The University of Texas Medical Branch is part of a collaboration led by the Oak Crest Institute of Science that received a $20 million grant from the National Institutes of Health to develop a novel intravaginal ring capable of delivering powerful antiretroviral drugs to prevent the spread of sexually transmitted HIV in women. The total award to UTMB is approximately $2.5 million.
After more than 40 years of research, prevention of HIV infection continues to be a critical global health priority. The World Health Organization reports that there are approximately 35 million people currently living with HIV, with about 70 percent from Sub-Saharan Africa.
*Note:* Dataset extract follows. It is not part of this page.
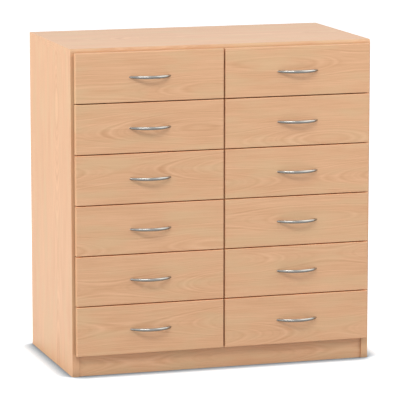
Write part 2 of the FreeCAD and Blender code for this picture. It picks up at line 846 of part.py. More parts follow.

Intravaginal rings, available commercially for contraception and hormone replacement therapy, show promise as a drug delivery system to prevent HIV infection, but most prototypes can't deliver multiple-drug combinations of the many available HIV antiretroviral drugs. While combinations of three antiretroviral drugs are highly successful in treatment of HIV/AIDS, their use in an intravaginal rings platform for HIV prevention has not been possible until now.
This project is, in large part, enabled by the pod-intravaginal ring platform. The team has shown that the platform can deliver five different drugs simultaneously and at independently controlled dosages, which is unlike any other device under development today. This program will allow rigorous testing of a large group of antiretroviral drugs in a systematic fashion to determine the best combination of drugs for HIV prevention.
The modular design of the pod-intravaginal ring also allows researchers to accelerate the development of prototypes, a critical element to testing many combinations as part of this program. Further, the technology platform has the crucial advantage of scalability in manufacturing, as the majority of the fabrication steps are identical regardless of the drug substances in the combination. This scalability and potential for economical manufacture will be crucial for any product to be used in the developing world.
Sustained-release drug delivery systems to prevent HIV infection are especially appealing for use in the developing world compared to daily therapies, as adherence is often an issue. Such devices are less expensive on a per-patient, per-day basis, they are capable of both rapid and sustained drug delivery for at least a month, and they sustain their effectiveness without refrigeration, which is an important consideration in resource-limited settings.
A multidisciplinary team from UTMB will lead projects to determine the drug safety and efficacy of the antiretroviral-releasing intravaginal ring by conducting in vitro, preclinical and clinical studies. Dr. Kathleen Vincent, UTMB assistant professor of Obstetrics and Gynecology, will lead the clinical studies that will establish the pharmacological properties and safety of the intravaginal rings in women. Dr. Richard Pyles, UTMB professor of pediatrics and microbiology and immunology, will lead the team utilizing the novel 3-D human vaginal culture model developed by his group to evaluate drug efficacy and toxicity in preventing HIV. Using advanced imaging techniques and models developed at UTMB, Dr. Massoud Motamedi, director of the UTMB center for biomedical engineering, will lead the preclinical animal studies supporting the pharmacological properties and safety evaluations. Dr. Monique Ferguson, associate professor of internal medicine, division of infectious diseases and director of the HIV pathogenesis laboratory, will provide expertise in virology and antiretrovirals. The work will also utilize research advances to evaluate the impact of both healthy and pathogenic vaginal bacterial communities on the delivered drugs.
"This will be the first clinical trial to evaluate the use of both the HIV treatment drugs tenofovir and emtricitabine delivered simultaneously through a vaginal ring over 28 days," said Vincent.
Pyles indicated that "vaginally applied medications offer advantages over systemic drug delivery because they directly protect the site of HIV transmission in addition to the protection given by a woman's healthy vaginal bacteria. This project will allow us, for the first time, to evaluate the impact of vaginally applied antiretroviral on the microbiome."
"Our goal is to empower women to protect themselves from HIV infection with the best biomedical solution," said Dr. Marc Baum, president of Oak Crest.